Horse-basketballGrowing up, sports was a staple of my childhood, as often is the case in small town life throughout the Midwest. Many summer days were spent playing basketball with my buds, and on the days when we were too tired to play an actual pickup game, we’d play HORSE for hours on end.

If you’re not familiar with HORSE (in the basketball sense), it’s played with two (sometimes more, but usually two) people. Person A would attempt a shot…any shot, a three pointer, layup, bounce-off-the-cement bank shot, anything goes in this game. If person A made their shot, person B would have to make the same exact shot. Failure to do so gives you an H. Your second fail on different shot gives you an O…and so on.

The first person to fail five times has spelled out the word HORSE, and would be the loser…except for one thing. The final shot must always be “Proven”, meaning the first person has to make the shot again to seal the victory. Of course, if you’re on the losing end of the game, and you miss that final shot, you have to yell “Prove it!!!” to the potential winner in order to invoke the rule.

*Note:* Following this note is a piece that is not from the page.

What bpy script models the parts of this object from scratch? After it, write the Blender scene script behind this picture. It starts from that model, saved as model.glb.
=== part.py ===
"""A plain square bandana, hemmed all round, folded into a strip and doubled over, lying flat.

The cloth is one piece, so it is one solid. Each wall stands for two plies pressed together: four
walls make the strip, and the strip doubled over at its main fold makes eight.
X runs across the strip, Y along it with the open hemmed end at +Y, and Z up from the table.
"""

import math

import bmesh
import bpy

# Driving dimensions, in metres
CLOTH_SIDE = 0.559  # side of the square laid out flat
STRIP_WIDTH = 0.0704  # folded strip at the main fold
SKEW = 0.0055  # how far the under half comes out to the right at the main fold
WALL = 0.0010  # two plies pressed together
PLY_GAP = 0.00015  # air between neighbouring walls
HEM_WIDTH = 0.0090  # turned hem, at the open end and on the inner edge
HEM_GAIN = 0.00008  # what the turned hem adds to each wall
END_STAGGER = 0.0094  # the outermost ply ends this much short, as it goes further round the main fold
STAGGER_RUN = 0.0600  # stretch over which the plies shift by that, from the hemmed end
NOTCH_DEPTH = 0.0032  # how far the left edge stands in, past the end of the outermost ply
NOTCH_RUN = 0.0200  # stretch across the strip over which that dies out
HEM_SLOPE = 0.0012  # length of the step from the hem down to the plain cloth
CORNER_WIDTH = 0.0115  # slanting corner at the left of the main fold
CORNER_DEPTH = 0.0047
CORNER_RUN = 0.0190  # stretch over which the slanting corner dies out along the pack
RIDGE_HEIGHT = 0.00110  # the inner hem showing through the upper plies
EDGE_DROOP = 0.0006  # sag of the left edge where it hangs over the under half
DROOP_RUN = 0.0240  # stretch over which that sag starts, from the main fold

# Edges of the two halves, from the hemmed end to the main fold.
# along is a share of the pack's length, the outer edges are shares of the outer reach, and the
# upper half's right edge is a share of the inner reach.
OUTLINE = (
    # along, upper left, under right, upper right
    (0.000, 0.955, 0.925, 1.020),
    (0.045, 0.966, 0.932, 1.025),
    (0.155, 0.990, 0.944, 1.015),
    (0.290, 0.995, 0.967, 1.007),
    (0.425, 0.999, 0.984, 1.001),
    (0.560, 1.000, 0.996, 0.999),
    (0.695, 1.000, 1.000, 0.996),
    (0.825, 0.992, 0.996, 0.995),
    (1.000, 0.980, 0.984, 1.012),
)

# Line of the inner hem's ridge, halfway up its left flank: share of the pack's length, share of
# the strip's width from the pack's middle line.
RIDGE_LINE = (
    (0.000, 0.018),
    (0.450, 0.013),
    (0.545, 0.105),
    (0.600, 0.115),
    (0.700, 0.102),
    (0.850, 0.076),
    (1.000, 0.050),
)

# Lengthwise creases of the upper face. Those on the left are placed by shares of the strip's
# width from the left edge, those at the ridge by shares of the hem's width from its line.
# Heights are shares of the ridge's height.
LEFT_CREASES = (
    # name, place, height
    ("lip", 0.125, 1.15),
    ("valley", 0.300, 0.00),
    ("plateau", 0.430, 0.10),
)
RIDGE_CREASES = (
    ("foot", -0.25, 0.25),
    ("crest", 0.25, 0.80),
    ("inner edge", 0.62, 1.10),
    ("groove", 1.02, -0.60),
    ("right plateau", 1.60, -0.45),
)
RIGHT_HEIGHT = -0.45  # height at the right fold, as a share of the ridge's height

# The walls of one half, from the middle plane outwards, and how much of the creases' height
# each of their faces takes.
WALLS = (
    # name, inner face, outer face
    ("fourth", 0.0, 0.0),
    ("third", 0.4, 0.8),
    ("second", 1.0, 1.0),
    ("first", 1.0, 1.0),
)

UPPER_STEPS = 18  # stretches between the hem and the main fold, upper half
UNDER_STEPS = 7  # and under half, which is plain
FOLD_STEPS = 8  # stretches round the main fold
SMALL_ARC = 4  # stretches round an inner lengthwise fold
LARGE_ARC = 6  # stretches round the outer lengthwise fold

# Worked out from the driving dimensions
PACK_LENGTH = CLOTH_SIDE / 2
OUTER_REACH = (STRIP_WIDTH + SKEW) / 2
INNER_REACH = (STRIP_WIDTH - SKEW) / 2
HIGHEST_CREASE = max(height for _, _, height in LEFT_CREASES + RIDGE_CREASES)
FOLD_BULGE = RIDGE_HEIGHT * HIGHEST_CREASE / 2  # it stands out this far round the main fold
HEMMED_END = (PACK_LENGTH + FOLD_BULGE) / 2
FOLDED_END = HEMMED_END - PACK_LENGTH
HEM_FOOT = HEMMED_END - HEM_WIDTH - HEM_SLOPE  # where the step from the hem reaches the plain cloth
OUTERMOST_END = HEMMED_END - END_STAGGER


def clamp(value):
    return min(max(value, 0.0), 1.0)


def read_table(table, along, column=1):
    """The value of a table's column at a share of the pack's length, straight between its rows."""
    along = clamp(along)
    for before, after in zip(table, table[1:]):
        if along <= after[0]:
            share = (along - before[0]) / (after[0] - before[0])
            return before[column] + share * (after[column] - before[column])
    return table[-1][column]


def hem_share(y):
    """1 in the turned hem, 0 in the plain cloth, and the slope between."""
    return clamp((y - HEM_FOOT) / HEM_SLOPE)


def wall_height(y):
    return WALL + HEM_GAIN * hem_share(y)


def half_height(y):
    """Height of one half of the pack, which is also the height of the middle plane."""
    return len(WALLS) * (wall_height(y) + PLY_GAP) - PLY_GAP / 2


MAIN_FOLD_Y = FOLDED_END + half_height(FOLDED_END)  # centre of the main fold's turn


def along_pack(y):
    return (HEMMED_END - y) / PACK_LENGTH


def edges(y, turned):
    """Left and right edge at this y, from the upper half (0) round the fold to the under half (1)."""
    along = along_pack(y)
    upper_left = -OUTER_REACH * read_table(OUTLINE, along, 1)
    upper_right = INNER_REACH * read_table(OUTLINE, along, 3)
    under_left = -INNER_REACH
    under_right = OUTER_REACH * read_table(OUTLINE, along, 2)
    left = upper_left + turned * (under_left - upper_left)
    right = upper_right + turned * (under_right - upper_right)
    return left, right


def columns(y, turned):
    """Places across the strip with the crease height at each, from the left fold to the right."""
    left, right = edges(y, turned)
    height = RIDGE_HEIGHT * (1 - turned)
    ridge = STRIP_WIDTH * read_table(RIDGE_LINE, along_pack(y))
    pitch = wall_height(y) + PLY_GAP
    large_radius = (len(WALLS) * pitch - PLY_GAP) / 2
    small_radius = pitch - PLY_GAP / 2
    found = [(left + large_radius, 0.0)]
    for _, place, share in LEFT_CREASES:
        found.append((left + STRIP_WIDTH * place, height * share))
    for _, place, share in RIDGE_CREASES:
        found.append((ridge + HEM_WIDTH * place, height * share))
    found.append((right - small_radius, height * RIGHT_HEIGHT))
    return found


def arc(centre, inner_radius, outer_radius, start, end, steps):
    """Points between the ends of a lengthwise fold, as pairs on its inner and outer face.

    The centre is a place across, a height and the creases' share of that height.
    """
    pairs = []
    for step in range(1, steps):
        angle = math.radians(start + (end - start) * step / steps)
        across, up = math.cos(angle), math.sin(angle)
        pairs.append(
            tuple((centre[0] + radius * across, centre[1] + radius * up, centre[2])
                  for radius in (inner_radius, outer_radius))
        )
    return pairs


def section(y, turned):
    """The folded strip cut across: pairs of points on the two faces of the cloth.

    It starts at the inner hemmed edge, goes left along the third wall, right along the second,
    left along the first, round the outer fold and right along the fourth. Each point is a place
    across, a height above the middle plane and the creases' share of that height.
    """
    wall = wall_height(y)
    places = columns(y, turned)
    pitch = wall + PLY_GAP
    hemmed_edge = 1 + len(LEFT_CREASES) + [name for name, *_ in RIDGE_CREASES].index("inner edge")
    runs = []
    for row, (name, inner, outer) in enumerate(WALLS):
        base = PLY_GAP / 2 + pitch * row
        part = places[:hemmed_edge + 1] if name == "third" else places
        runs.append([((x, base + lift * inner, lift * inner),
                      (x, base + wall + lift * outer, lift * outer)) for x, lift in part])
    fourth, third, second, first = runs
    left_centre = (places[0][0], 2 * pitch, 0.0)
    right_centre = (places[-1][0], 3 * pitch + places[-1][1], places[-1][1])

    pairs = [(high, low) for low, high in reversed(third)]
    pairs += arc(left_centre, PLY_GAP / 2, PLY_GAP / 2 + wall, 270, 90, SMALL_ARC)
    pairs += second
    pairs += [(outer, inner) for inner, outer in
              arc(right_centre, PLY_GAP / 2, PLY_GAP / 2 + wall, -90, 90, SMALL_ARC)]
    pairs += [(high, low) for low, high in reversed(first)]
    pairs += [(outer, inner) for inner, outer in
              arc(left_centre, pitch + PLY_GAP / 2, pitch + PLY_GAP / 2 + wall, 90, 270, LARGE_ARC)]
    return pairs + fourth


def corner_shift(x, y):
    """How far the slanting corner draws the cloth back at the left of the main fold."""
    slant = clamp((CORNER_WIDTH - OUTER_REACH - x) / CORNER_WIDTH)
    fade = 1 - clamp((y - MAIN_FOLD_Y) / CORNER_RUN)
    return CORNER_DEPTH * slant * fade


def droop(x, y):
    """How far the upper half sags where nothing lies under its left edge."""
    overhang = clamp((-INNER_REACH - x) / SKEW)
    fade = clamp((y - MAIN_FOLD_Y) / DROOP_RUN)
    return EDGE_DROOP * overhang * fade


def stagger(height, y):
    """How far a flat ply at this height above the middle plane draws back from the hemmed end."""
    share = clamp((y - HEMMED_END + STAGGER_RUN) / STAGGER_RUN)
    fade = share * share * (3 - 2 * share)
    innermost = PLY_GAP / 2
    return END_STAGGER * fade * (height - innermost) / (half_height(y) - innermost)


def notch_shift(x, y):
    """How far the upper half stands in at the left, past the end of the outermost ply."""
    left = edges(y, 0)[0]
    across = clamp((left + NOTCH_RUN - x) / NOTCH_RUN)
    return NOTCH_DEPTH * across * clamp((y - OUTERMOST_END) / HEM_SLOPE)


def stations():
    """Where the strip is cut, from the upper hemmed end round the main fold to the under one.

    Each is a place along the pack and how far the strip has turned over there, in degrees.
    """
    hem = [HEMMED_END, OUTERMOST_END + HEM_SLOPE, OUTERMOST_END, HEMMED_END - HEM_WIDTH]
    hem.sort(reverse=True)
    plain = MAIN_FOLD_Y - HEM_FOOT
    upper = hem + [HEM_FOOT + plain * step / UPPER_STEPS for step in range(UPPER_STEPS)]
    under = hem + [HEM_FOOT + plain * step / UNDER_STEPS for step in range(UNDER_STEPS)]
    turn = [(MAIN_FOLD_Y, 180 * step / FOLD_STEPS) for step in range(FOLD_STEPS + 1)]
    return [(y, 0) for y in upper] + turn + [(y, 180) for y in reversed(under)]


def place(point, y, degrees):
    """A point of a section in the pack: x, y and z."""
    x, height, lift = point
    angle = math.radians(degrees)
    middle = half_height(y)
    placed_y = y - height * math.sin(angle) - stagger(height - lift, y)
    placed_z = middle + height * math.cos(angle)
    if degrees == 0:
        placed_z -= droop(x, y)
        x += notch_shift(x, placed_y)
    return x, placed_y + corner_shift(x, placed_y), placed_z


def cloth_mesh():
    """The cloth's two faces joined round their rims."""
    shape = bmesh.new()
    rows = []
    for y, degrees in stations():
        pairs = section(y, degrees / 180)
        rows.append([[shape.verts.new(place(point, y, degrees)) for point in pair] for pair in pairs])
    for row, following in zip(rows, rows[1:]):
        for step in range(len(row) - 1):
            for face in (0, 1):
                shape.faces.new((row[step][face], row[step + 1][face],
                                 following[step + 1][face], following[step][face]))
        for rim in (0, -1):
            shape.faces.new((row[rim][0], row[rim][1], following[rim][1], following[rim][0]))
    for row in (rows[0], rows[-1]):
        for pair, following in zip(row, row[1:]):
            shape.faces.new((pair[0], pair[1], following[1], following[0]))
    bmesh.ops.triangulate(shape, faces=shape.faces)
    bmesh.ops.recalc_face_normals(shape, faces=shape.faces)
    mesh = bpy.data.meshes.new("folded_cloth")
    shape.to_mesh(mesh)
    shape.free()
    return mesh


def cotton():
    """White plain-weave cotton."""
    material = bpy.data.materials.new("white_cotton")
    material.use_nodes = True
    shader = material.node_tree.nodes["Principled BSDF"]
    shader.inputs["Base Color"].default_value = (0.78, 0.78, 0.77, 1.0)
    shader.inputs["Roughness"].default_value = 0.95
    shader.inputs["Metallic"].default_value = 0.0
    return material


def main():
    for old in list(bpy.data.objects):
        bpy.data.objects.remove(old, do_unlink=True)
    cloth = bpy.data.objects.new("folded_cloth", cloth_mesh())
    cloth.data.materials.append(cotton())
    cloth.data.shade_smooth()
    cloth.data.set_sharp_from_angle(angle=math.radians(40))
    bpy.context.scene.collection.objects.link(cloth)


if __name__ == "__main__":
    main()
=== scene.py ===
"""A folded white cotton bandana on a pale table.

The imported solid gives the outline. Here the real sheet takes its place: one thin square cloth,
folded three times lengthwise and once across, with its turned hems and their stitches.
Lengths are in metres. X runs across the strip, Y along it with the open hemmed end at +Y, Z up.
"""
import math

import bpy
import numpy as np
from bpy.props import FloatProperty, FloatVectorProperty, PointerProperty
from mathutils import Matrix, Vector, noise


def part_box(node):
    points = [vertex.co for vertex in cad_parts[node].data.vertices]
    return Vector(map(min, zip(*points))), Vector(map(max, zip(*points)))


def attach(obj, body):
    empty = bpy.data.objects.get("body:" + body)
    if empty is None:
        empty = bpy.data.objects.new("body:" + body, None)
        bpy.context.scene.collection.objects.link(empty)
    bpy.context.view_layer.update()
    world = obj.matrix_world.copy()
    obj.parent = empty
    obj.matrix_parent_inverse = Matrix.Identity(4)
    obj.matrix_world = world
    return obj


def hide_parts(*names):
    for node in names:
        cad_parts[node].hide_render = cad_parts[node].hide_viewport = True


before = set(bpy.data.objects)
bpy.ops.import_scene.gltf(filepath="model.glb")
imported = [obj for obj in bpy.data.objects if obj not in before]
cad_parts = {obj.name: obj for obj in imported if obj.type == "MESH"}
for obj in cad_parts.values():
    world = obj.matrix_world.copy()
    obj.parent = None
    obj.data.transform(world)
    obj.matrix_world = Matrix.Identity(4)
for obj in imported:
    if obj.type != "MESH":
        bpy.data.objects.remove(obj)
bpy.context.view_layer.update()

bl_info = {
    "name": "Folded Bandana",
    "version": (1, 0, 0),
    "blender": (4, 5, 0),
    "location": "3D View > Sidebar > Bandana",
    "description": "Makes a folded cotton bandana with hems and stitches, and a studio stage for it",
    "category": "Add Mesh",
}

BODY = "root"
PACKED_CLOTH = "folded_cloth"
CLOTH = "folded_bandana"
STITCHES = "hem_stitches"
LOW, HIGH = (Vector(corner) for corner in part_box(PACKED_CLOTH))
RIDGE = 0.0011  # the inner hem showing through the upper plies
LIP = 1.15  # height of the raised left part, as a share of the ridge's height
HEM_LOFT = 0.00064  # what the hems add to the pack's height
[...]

Event #17 of the 2011 World Series of Poker was my “Prove it!!!” moment. I’ve enjoyed success playing HORSE (the poker variation) online and live, winning tournaments often, and posting a great ROI in the game.

Living in Las Vegas this year affords me the opportunity to play live HORSE tournaments for the first time, and I was a bit nervous when I first started playing the weekly $75 HORSE tourney at the Orleans late last year, but after winning it three times in probably around 10 attempts or so, I was beginning to think that maybe I could play the game well. It’s one thing to consistently win and run deep in $5 and $26 tournaments on Full Tilt, it’s a different ballgame transitioning that into success on actual felt.

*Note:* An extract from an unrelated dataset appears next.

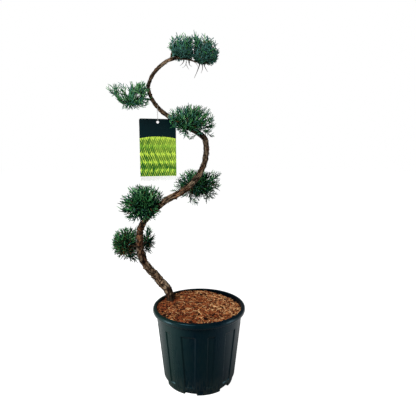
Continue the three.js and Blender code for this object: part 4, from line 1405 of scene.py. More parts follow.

June 10th was my day to Prove It…to see if I could play on a bigger stage, with a bigger buy-in and with a bigger field.

Don’t get me wrong, I know one tournament performance doesn’t always tell the story. Its simply too small of a sample size, and given the nature of the game of poker, anything can happen in one tournament, and one tournament isn’t an indicator of a players strength (or weakness for that matter) in the game. So it’s not like I felt that if I failed to finish well I’d have doubts as to my skill in mixed games.

But it certainly felt like I had to prove to myself that I was not only a capable HORSE player, but an exceptional one.

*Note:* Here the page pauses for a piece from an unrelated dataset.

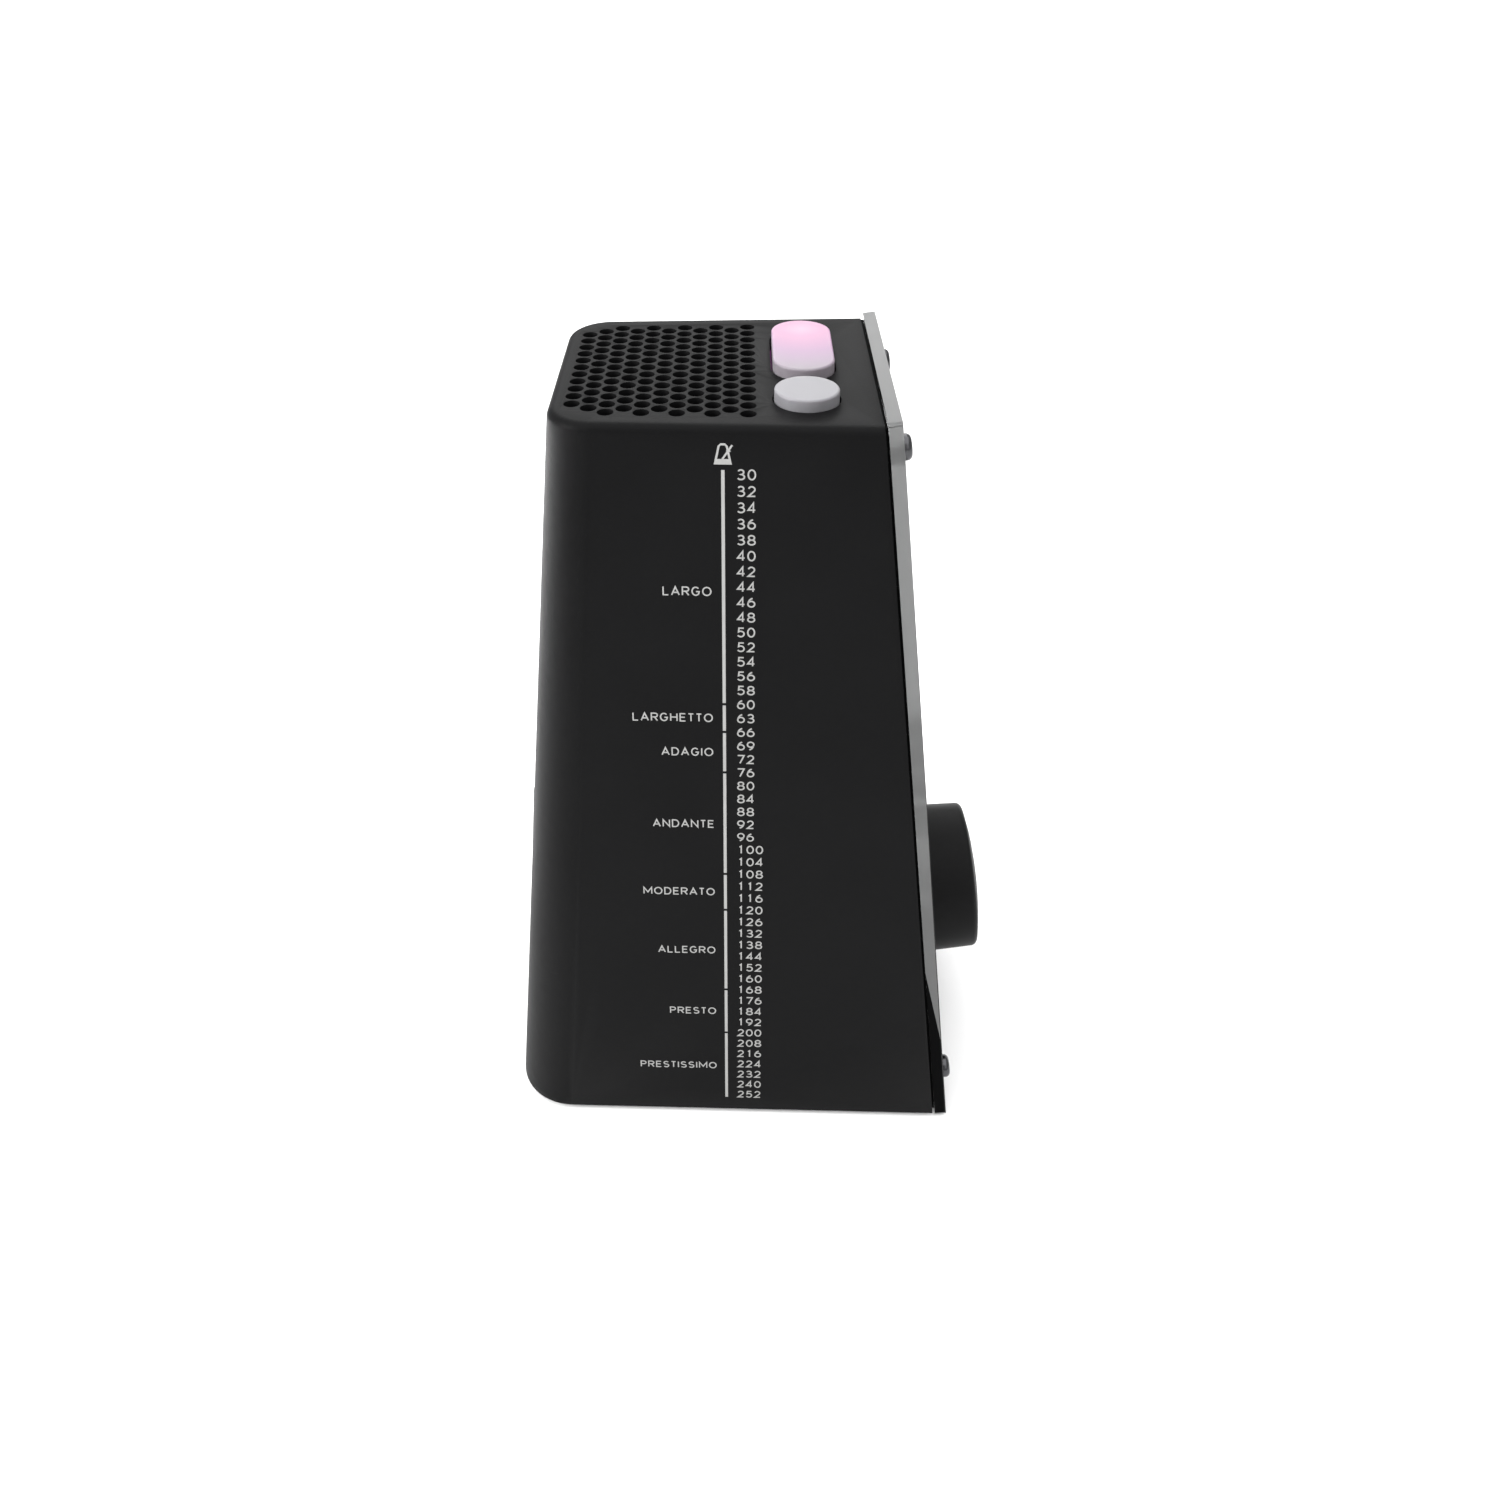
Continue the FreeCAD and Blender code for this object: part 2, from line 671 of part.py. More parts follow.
pieces = {
    "housing": make_housing(),
    "base_plate": make_base(),
    "front_frame": make_front_frame(),
    "panel_sheet": make_panel_sheet(),
    "front_panel": make_front_panel(),
    "lcd_glass": make_lcd_glass(),
    "lcd_tray": make_lcd_tray(),
    "main_board": make_main_board(),
    "encoder_body": make_encoder(),
    "encoder_nut": make_encoder_nut(),
    "knob_shaft": make_knob_shaft(),
    "knob": make_knob(),
    "light_button": make_light_button(),
    "round_button": make_round_button(),
    "top_board": make_top_board(),
    "light_switch": make_top_switch(0.5),
    "round_switch": make_top_switch(round_x),
    "beat_lamp": make_beat_lamp(),
    "grille_cloth": make_grille_cloth(),
    "speaker_basket": make_speaker_basket(),
    "speaker_cone": make_speaker_cone(),
    "speaker_magnet": make_speaker_magnet(),
    "speaker_clamp": make_speaker_clamp(),
    "battery_tray": make_tray(),
    "battery_springs": make_cell_springs(),
    "battery_plate": make_cell_plate(),
    "battery_door": make_door(),
    "rear_board": make_rear_board(),
    "phones_jack": make_jack(),
    "volume_pot": make_pot(),
    "volume_wheel": make_wheel(),
}
pieces.update(numbered("base_screw", base_post, make_base_screw))
pieces.update(numbered("foot", foot_places, make_foot))
pieces.update(numbered("panel_screw", panel_screw_places(), make_panel_screw))
pieces.update(numbered("board_screw", board_post_places()[1:3], make_board_screw))
pieces.update(numbered("key", [(u,) for u in key_places()], make_key))
pieces.update(numbered("key_switch", [(u,) for u in key_places()], make_key_switch))
pieces.update(numbered("clamp_screw", [(-clamp_post_x,), (clamp_post_x,)], make_clamp_screw))
pieces.update(numbered("battery", [(u,) for u in cell_places()], make_cell))

os.makedirs("parts", exist_ok=True)
for name, shape in pieces.items():
    shape.exportStep(f"parts/{name}.step")
    print(name, shape.ShapeType, len(shape.Solids), shape.isValid(), round(shape.Volume, 1))
whole = Part.makeCompound(list(pieces.values())).BoundBox
print("nodes", len(pieces), "box", whole)
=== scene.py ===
import math

import bpy
from mathutils import Matrix, Vector


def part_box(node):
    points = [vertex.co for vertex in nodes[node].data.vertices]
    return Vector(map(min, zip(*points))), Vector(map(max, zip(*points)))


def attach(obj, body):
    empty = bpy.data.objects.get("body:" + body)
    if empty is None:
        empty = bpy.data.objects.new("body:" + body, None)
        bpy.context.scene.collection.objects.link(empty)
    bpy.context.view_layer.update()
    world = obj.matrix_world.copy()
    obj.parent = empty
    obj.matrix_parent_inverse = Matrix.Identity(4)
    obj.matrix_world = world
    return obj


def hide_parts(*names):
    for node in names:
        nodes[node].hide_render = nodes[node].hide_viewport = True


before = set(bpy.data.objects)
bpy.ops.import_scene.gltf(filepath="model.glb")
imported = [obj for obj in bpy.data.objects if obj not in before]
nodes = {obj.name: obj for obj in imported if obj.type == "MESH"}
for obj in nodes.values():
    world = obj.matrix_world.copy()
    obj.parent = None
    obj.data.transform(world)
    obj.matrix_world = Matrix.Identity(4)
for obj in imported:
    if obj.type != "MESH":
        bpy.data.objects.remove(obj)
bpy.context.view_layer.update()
bpy.ops.object.select_all(action="DESELECT")
mm = 0.001

# ------------------------------------------------------------------ camera
# A short lens close to the scale side, looking down on the top, as a catalogue picture of the
# object is taken.  The lens is raised a little so that the uprights keep most of their lean.
camera_place = (-187.5, 2.35, 204.9)
camera_tilt = 31.58             # degrees below the horizon
camera_data = bpy.data.cameras.new("camera")
camera_data.sensor_width = 36.0
camera_data.lens = 31.88
camera_data.shift_x = 0.007
camera_data.shift_y = -0.10
camera_data.clip_start = 0.01
camera = bpy.data.objects.new("camera", camera_data)
camera.location = Vector(camera_place) * mm
camera.rotation_euler = (math.radians(90 - camera_tilt), 0, math.radians(-90))
bpy.context.scene.collection.objects.link(camera)
bpy.context.scene.camera = camera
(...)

I don’t like to set goals when entering a tournament other than winning, which is why my friends always get on my case when I talk about a second place finish in a tournament like it’s a failure. Is this a bad thing, feeling like anything but a victory is a failure? The answer is different for many people, but if I ever lose that burning desire to win, I’ll stop playing poker. That’s how I’m wired, and if you’re playing poker and not thinking a similar thought, then you’re going to lose money.

So that’s why I’m not completely pleased with a 56/963 finish and a WSOP cash in Event #17. I want more, I want to final table it…I want to win it…Is this unrealistic? Absolutely not, but for now I can sleep at night knowing I’m 1/1 in WSOP cashes.